ペギーンとクィンはこの古風な村でただ2人、外の世界に対する憧れや夢を持っている人物ですが、お互いにいい印象を抱いておらず、とくにペギーンはクィンをひどく嫌っています。クリスティはこの2人にとって唯一の希望であり、ある種の稀少な資源のような存在です。2人は貧しい村でこの稀少資源を巡って争うライバルです。本来は似た者同士である夢を持った女同士が互いに争うほかなくなる状況を、この戯曲は皮肉と哀愁をこめて描写しています。
しかしながら、エキゾティックで反逆的な男の中の男であるはずだったクリスティは父を殺していなかったことがわかり、男らしさの魅力は崩壊していきます。さらに、話を聞くかぎりでは威勢が良く楽しかった暴力も、実際に目の前で起こると決して美しいものではなく、陰惨で残虐なだけのものであることをペギーンを含めた村人たちは知ります。

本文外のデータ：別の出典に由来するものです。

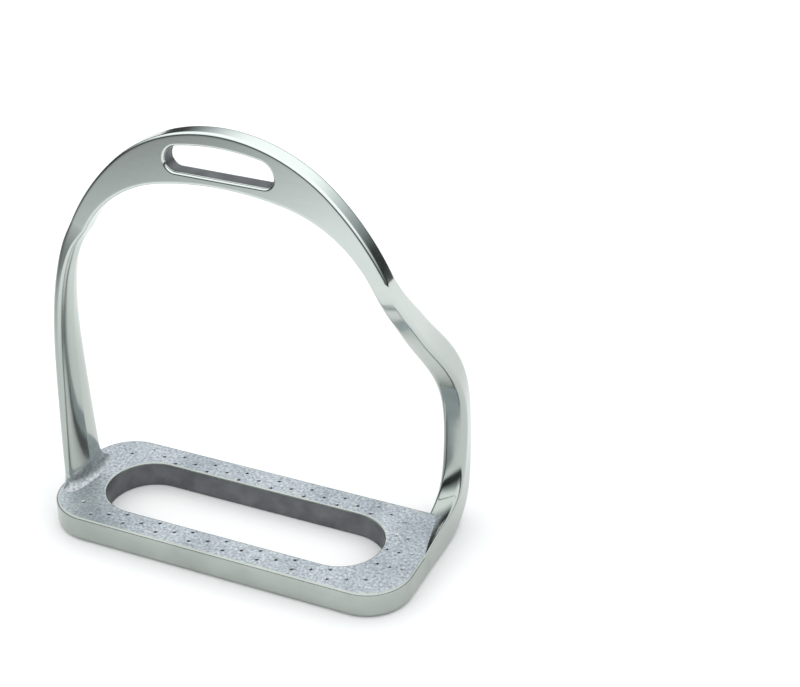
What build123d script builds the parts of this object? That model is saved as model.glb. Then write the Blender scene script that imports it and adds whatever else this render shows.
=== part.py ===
from build123d import *
import math
import os

# Bent-leg safety stirrup iron: one polished stainless casting.
# Millimetres, +Z up. The origin is the centre of the tread plate's underside.
# -X is the straight branch, +X the bent one, which bows out toward +Y.
# The casting is written as its four named regions, which meet face to face.

# Tread plate
PLATE_LENGTH = 135.4
PLATE_WIDTH = 51.0
PLATE_THICK = 9.9
PLATE_CORNER_R = 16.5
BENT_END_RUN_OUT = 1.2
SLOT_LENGTH = 105.6
SLOT_WIDTH = 30.4
PLATE_TOP_EDGE_R = 0.9
PLATE_BOTTOM_EDGE_R = 1.8
SLOT_EDGE_R = 0.5

# Punched grip marks on the tread
PUNCH_DIAMETER = 1.3
PUNCH_TIP_DIAMETER = 0.3
PUNCH_DEPTH = 0.5
PUNCH_GROUP_PITCH = 13.0
PUNCH_STEP_X = 6.0
PUNCH_STEP_Y = 2.4
PUNCH_OUTER_ROW_Y = 21.6
PUNCH_GROUPS = 8
BENT_END_ROWS_Y = (-7.8, 0.6, 8.8)
BENT_END_COLUMNS_X = (54.6, 59.0)
BENT_END_LAST_MARKS = ((63.4, -7.0), (63.4, 1.4))
STRAIGHT_END_MARKS = ((-54.6, -16.4), (-54.6, 16.4))

# Bow: the arch over the foot, with the stirrup leather's eye
BOW_TOP_Z = 153.2
BOW_THICK = 6.4
BOW_EDGE_R = 1.1
OUTER_CROWN_R = 55.0
OUTER_CROWN_ANGLE = 42.8
OUTER_SHOULDER_R = 88.0
INNER_CROWN_Z = 135.0
INNER_CROWN_R = 104.5
INNER_CROWN_ANGLE = 12.15
INNER_SHOULDER_R = 43.0
SEAM_ANGLE = 63.5

# Eye for the stirrup leather
EYE_LENGTH = 37.8
EYE_SILL_Z = 138.1
EYE_TOP_Z = 148.4
EYE_TOP_R = 75.0
EYE_LOWER_CORNER_R = 3.2
EYE_UPPER_CORNER_R = 4.5
EYE_RIM_R = 0.8

half_length = PLATE_LENGTH / 2
half_width = PLATE_WIDTH / 2


def on_circle(centre, radius, angle):
    """Point of a circle in the bow's plane, its angle measured from the vertical."""
    turn = math.radians(angle)
    return (centre[0] + radius * math.sin(turn), centre[1] + radius * math.cos(turn))


def mirrored(point):
    return (-point[0], point[1])


# Circles of the bow's outline for +X: each shoulder arc is tangent to its crown arc.
outer_crown_centre = (0, BOW_TOP_Z - OUTER_CROWN_R)
outer_shoulder_centre = on_circle(
    outer_crown_centre, OUTER_CROWN_R - OUTER_SHOULDER_R, OUTER_CROWN_ANGLE
)
inner_crown_centre = (0, INNER_CROWN_Z - INNER_CROWN_R)
inner_shoulder_centre = on_circle(
    inner_crown_centre, INNER_CROWN_R - INNER_SHOULDER_R, INNER_CROWN_ANGLE
)

# Seam between the bow and a branch: square to the shoulder, at SEAM_ANGLE from the vertical.
seam_out = on_circle(outer_shoulder_centre, OUTER_SHOULDER_R, SEAM_ANGLE)


def seam_width():
    """Distance inward along the seam from the outer shoulder arc to the inner one."""
    turn = math.radians(SEAM_ANGLE)
    inward = (-math.sin(turn), -math.cos(turn))
    to_seam = (seam_out[0] - inner_shoulder_centre[0], seam_out[1] - inner_shoulder_centre[1])
    along = to_seam[0] * inward[0] + to_seam[1] * inward[1]
    square = to_seam[0] ** 2 + to_seam[1] ** 2 - INNER_SHOULDER_R**2
    return -along - math.sqrt(along**2 - square)


SEAM_WIDTH = seam_width()
seam_in = on_circle(seam_out, -SEAM_WIDTH, SEAM_ANGLE)
seam_mid = on_circle(seam_out, -SEAM_WIDTH / 2, SEAM_ANGLE)


def arc(centre, radius, start, end):
    """Arc between two angles from the vertical."""
    middle = (start + end) / 2
    return ThreePointArc(*[on_circle(centre, radius, angle) for angle in (start, middle, end)])


def angle_on(centre, point):
    """Angle from the vertical at which a point lies, seen from a circle's centre."""
    return math.degrees(math.atan2(point[0] - centre[0], point[1] - centre[1]))


def shoulder_pair(centre, radius, start, end):
    """The same shoulder arc on both sides of the bow."""
    right = arc(centre, radius, start, end)
    return [right, right.mirror(Plane.YZ)]


def bow_outline():
    """Bow seen from the front: crown and shoulder arcs, closed by the two seams."""
    outer = [arc(outer_crown_centre, OUTER_CROWN_R, -OUTER_CROWN_ANGLE, OUTER_CROWN_ANGLE)]
    outer += shoulder_pair(
        outer_shoulder_centre, OUTER_SHOULDER_R, OUTER_CROWN_ANGLE, SEAM_ANGLE
    )
    inner = [arc(inner_crown_centre, INNER_CROWN_R, -INNER_CROWN_ANGLE, INNER_CROWN_ANGLE)]
    inner_end = angle_on(inner_shoulder_centre, seam_in)
    inner += shoulder_pair(inner_shoulder_centre, INNER_SHOULDER_R, INNER_CROWN_ANGLE, inner_end)
    seams = [Line(seam_out, seam_in), Line(mirrored(seam_out), mirrored(seam_in))]
    return make_face(outer + inner + seams)


def eye_outline():
    """Eye: a level sill, an arched top and rounded ends."""
    half = EYE_LENGTH / 2
    shoulder_z = EYE_TOP_Z - EYE_TOP_R + math.sqrt(EYE_TOP_R**2 - half**2)
    face = make_face(
        [
            Line((-half, EYE_SILL_Z), (half, EYE_SILL_Z)),
            Line((half, EYE_SILL_Z), (half, shoulder_z)),
            ThreePointArc((half, shoulder_z), (0, EYE_TOP_Z), (-half, shoulder_z)),
            Line((-half, shoulder_z), (-half, EYE_SILL_Z)),
        ]
    )
    face = fillet(face.vertices().sort_by(Axis.Y)[:2], EYE_LOWER_CORNER_R)
    return fillet(face.vertices().sort_by(Axis.Y)[-2:], EYE_UPPER_CORNER_R)


def front_and_back(body):
    faces = body.faces().sort_by(Axis.Y)
    return [faces[0], faces[-1]]


def make_bow():
    """The seams stay sharp, so that the branches meet them over their whole face."""
    body = extrude(Plane.XZ * bow_outline(), BOW_THICK / 2, both=True)
    edges = [edge for face in front_and_back(body) for edge in face.edges()]
    body = fillet([edge for edge in edges if edge.length > 2 * SEAM_WIDTH], BOW_EDGE_R)
    body -= extrude(Plane.XZ * eye_outline(), BOW_THICK, both=True)
    eye_rims = [face.inner_wires().edges() for face in front_and_back(body)]
    return fillet(eye_rims[0] + eye_rims[1], EYE_RIM_R)


def bar_section(place, along, thick, width, twist, corner):
    """Rounded bar section at a place, square to the direction it runs in.

    Its thickness lies toward X, its width across that, and twist turns it, in degrees.
    """
    side = (Vector(1, 0, 0) - along * along.X).normalized()
    plane = Plane(origin=place, x_dir=side, z_dir=along).rotated((0, 0, twist))
    return plane * RectangleRounded(thick, width, corner)


# The straight branch stays in the plane of the bow. It thins across X, widens
# along Y, and spreads into a foot that runs flush with the plate's end.
# Each station is (x, y, z, lean in degrees, thickness, width, corner radius).
STRAIGHT_STATIONS = [
    (-seam_mid[0], 0, seam_mid[1], 90 - SEAM_ANGLE, SEAM_WIDTH, BOW_THICK, BOW_EDGE_R),
    (-57.4, -0.1, 104.5, 21.0, 5.6, 7.2, 1.4),
    (-60.5, -0.2, 95.5, 15.0, 5.5, 8.8, 1.9),
    (-63.0, -0.3, 82.5, 8.0, 5.6, 10.8, 2.2),
    (-64.3, -0.4, 68.0, 3.5, 5.8, 12.7, 2.4),
    (-64.6, -0.5, 51.0, 0.5, 6.0, 14.7, 2.5),
    (-64.6, -0.6, 33.0, 0, 6.1, 17.2, 2.6),
    (-64.4, -0.6, 20.0, 0, 6.4, 19.4, 2.7),
    (-64.1, -0.6, 14.5, 0, 7.0, 21.2, 2.8),
    (-63.4, -0.6, 11.6, 0, 8.4, 23.8, 3.2),
    (-62.3, -0.6, 9.4, 0, 10.6, 28.0, 4.2),
]


def make_straight_branch():
    sections = []
    for x, y, z, lean, thick, width, corner in STRAIGHT_STATIONS:
        turn = math.radians(lean)
        along = Vector(-math.sin(turn), 0, -math.cos(turn))
        sections.append(bar_section(Vector(x, y, z), along, thick, width, 0, corner))
    return loft(sections)


# The bent branch leaves the bow in its plane, swings out to +Y, drops, and
# turns back under itself into the end of the plate. Each station is
# (x, y, z, thickness, width, twist in degrees, corner radius).
BENT_STATIONS = [
    (seam_mid[0], 0, seam_mid[1], SEAM_WIDTH, BOW_THICK, 0, BOW_EDGE_R),
    (55.1, 1.8, 107.8, 6.0, 6.8, 1, 1.3),
    (56.0, 4.7, 102.6, 6.1, 7.5, 2, 1.5),
    (57.0, 11.4, 94.4, 6.5, 8.6, -1, 1.8),
    (58.0, 20.8, 83.4, 7.2, 9.4, -3, 2.0),
    (59.7, 30.2, 72.4, 8.0, 10.0, -5, 2.1),
    (61.5, 37.4, 61.6, 8.5, 9.9, -8, 2.2),
    (62.7, 41.5, 50.6, 8.6, 9.7, -11, 2.2),
    (63.5, 42.4, 38.4, 8.5, 9.8, -11, 2.2),
    (64.0, 41.5, 27.0, 8.4, 10.5, -8, 2.2),
    (64.4, 39.6, 18.2, 8.2, 12.0, -4, 2.2),
    (64.6, 35.8, 11.6, 8.1, 13.4, -1, 2.0),
    (64.6, 30.0, 8.0, 8.0, 13.8, 0, 1.7),
    (64.4, 23.6, 6.9, 7.9, 13.2, 0, 1.5),
    (64.0, 15.0, 6.9, 7.7, 10.8, 0, 1.5),
    (63.6, 5.5, 6.7, 7.4, 7.4, 0, 1.5),
]


def make_bent_branch():
    """Every section but the first stands square to the line through its neighbours."""
    places = [Vector(*station[:3]) for station in BENT_STATIONS]
    last = len(places) - 1
    turn = math.radians(90 - SEAM_ANGLE)
    along = Vector(math.sin(turn), 0, -math.cos(turn))
    sections = []
    for index, (_, _, _, thick, width, twist, corner) in enumerate(BENT_STATIONS):
        if index > 0:
            along = (places[min(index + 1, last)] - places[index - 1]).normalized()
        sections.append(bar_section(places[index], along, thick, width, twist, corner))
    return loft(sections)


def tread_outline():
    """Plate from above: three round corners, and a square one under the bent branch."""
    bent_end = half_length + BENT_END_RUN_OUT
    face = make_face(
        Polyline(
            (-half_length, -half_width),
            (half_length, -half_width),
            (bent_end, half_width),
            (-half_length, half_width),
            close=True,
        )
    )
    round_corners = [v for v in face.vertices() if v.X < half_length + 0.1]
    return fillet(round_corners, PLATE_CORNER_R)


def punch_places():
    """Grip marks: slanted threes along both rails, and threes across each end."""
    first_x = -(PUNCH_GROUPS - 1) * PUNCH_GROUP_PITCH / 2 - PUNCH_STEP_X / 2
    places = []
    for group in range(PUNCH_GROUPS):
        for mark in range(3):
            x = first_x + group * PUNCH_GROUP_PITCH + mark * PUNCH_STEP_X
            y = PUNCH_OUTER_ROW_Y - mark * PUNCH_STEP_Y
            places += [(x, -y), (x, y)]
    places += [(x, y) for x in BENT_END_COLUMNS_X for y in BENT_END_ROWS_Y]
    places += BENT_END_LAST_MARKS
    places += STRAIGHT_END_MARKS
    return places


def top_of(body):
    return body.faces().sort_by(Axis.Z)[-1]


def bottom_of(body):
    return body.faces().sort_by(Axis.Z)[0]


def make_tread_plate():
    body = extrude(tread_outline(), PLATE_THICK)
    body -= extrude(SlotOverall(SLOT_LENGTH, SLOT_WIDTH), PLATE_THICK)
    body = fillet(top_of(body).outer_wire().edges(), PLATE_TOP_EDGE_R)
    body = fillet(bottom_of(body).outer_wire().edges(), PLATE_BOTTOM_EDGE_R)
    body = fillet(top_of(body).inner_wires().edges(), SLOT_EDGE_R)
    body = fillet(bottom_of(body).inner_wires().edges(), SLOT_EDGE_R)
    tip_down = (Align.CENTER, Align.CENTER, Align.MAX)
    mark = Cone(PUNCH_TIP_DIAMETER / 2, PUNCH_DIAMETER / 2, PUNCH_DEPTH, align=tip_down)
    for x, y in punch_places():
        body -= Pos(x, y, PLATE_THICK) * mark
    return body


os.makedirs("parts", exist_ok=True)
bow = make_bow()
tread_plate = make_tread_plate()
straight_branch = make_straight_branch() - tread_plate
bent_branch = make_bent_branch() - tread_plate
nodes = {
    "bow": bow,
    "tread_plate": tread_plate,
    "straight_branch": straight_branch,
    "bent_branch": bent_branch,
}
for name, shape in nodes.items():
    export_step(shape, f"parts/{name}.step")
    print(name, round(shape.volume), shape.bounding_box())
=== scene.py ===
import bpy
import math
import numpy as np
from mathutils import Matrix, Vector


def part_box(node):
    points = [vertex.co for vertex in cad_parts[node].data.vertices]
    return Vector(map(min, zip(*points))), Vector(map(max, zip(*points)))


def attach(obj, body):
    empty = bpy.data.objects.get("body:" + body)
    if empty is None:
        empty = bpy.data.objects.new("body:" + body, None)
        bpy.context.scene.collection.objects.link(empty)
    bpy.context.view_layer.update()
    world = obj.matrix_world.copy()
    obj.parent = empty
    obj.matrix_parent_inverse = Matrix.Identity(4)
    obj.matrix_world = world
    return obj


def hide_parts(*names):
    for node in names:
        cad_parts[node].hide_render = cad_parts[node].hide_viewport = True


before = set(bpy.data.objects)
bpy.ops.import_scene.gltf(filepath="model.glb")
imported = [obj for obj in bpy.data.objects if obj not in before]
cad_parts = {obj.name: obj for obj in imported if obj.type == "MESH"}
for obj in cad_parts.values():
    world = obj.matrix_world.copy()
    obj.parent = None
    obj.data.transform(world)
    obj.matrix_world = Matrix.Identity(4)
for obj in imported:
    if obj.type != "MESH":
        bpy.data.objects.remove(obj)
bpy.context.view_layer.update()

# ---------------------------------------------------------------------------
# Tread plate: the slotted bar that the boot stands on, cast in stainless steel
# in one piece with the iron. Its top is blasted satin and punched with grip
# marks, its side is ground and polished, and the slot is left as it was cast.
# ---------------------------------------------------------------------------

MM = 0.001


def box_mm(node):
    """Lowest and highest corner of a CAD node, in millimetres."""
    low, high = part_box(node)
    return np.array(low) / MM, np.array(high) / MM


plate_low, plate_high = box_mm("tread_plate")
straight_end_x = plate_low[0]
bent_end_x = plate_high[0]
plate_half_width = plate_high[1]
plate_top = plate_high[2]

SLOT_HALF_LENGTH = 52.8
SLOT_HALF_WIDTH = 15.2
CORNER_R = 16.5
BENT_CORNER_R = 2.0
TOP_EDGE_R = 0.9
BOTTOM_EDGE_R = 1.8
SLOT_EDGE_R = 0.5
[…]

この戯曲の末尾では、暴力を男らしくロマンティックなものとしてとらえる傾向が辛辣に諷刺されています。ナショナリズムの時代のアイルランドの事情は21世紀とずいぶん違いますが、この芝居は活きのいい話が幅をきかせるポピュリズムの時代にも通じるテーマを扱っていると言えるでしょう。『西の国のプレイボーイ』は20世紀はじめのアイルランドの政治的状況を反映しつつ、伝統的な男らしさ、因襲的な田舎の村にくすぶる女性の不満、暴力の理想化などをシュールな笑いで諷刺した作品なのです。
参考文献
John Millington Synge, The Playboy of the Western World and Other Plays (Oxford University Press, 1998).
ジョン・ミリントン・シング『シング選集戯曲編-海に騎りゆく者たちほか』(恒文社、2002年)。
ジョン・ミリントン・シング『西国の伊達男』山本修二訳(岩波書店、1939年)。
ジョン・ミリントン・シング『The Playboy of the Western World』山本修二編(英宝社、1961年)。
カレン・ジョイ・ファウラー『ジェーン・オースティンの読書会』中野康司訳(ちくま文庫、2013年)。
木村正俊編『文学都市ダブリン-ゆかりの文学者たち』(春風社、2017年)。